Réquisitoire de la procureure de la république : « Les faits sont particulièrement graves, d’aucuns diront que c’est une phrase toute faite, mais il n’en est rien », anticipe-t-elle. « Il a des fréquentations très douteuses quand on sait avec qui il a été condamné en février 2024, vous voyez de qui je parle ? Oui ? Bon », dit-elle (probablement un homme « très défavorablement connu des services de police »). Elle évoque une « jeunesse désœuvrée et bien peu soucieuse d’autrui » qui se livre aux rodéos. Ce jour-là il n’était pas au travail, il ne faisait pas ses TIG, il était au spectacle. Si on comprend qu’il se porte au chevet de l’accidenté, on ne comprend pas pourquoi il agresse le chauffeur avec une telle violence. »

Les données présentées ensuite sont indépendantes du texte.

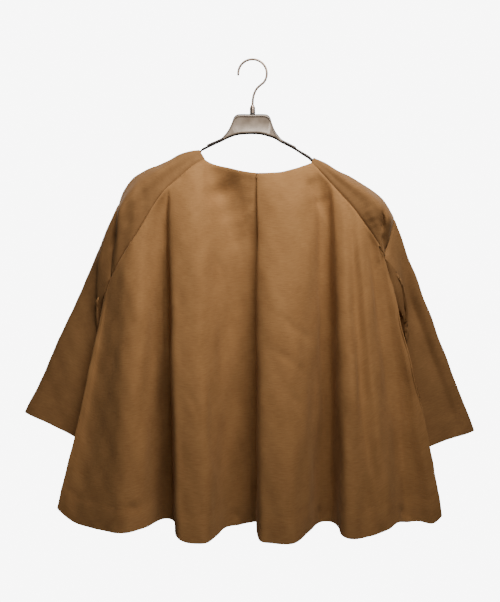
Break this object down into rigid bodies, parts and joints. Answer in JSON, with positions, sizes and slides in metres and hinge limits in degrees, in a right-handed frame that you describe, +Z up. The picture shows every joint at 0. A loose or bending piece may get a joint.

Le chauffeur a été frappé, mais pas par Nouman. Les violences qu’on lui reproche sont constituées par le crachat. Et les menaces ? « Il me semble que la limite dans son vocabulaire est ténue entre insulte et menace, car ‘je vais niquer ta mère’, c’est menaçant. Ces faits sont intolérables. Il se prend pour le justicier du quartier, alors que sa situation pénale aurait dû l’amener à rester chez lui. » Elle demande quatre mois de prison avec mandat de dépôt.
« Panique générale »
Plaidoirie de la défense : l’avocate évoque une « panique générale », un jeune peut-être est en train de mourir, et son client dit à tout le monde de se taire pour entendre la victime. Le chauffeur de bus est également paniqué, il parle trop, il lui demande de se taire. » Elle dit que les menaces de mort ne sont pas constituées, et qu’il est navrant qu’aucun témoin n’ait été entendu
Les violences avec ITT sont écartées, il est condamné pour les violences sans ITT (le crachat). Nouman est relaxé pour les menaces de mort, et finalement condamné à 4 mois de prison, mais sans le mandat de dépôt requis par le parquet.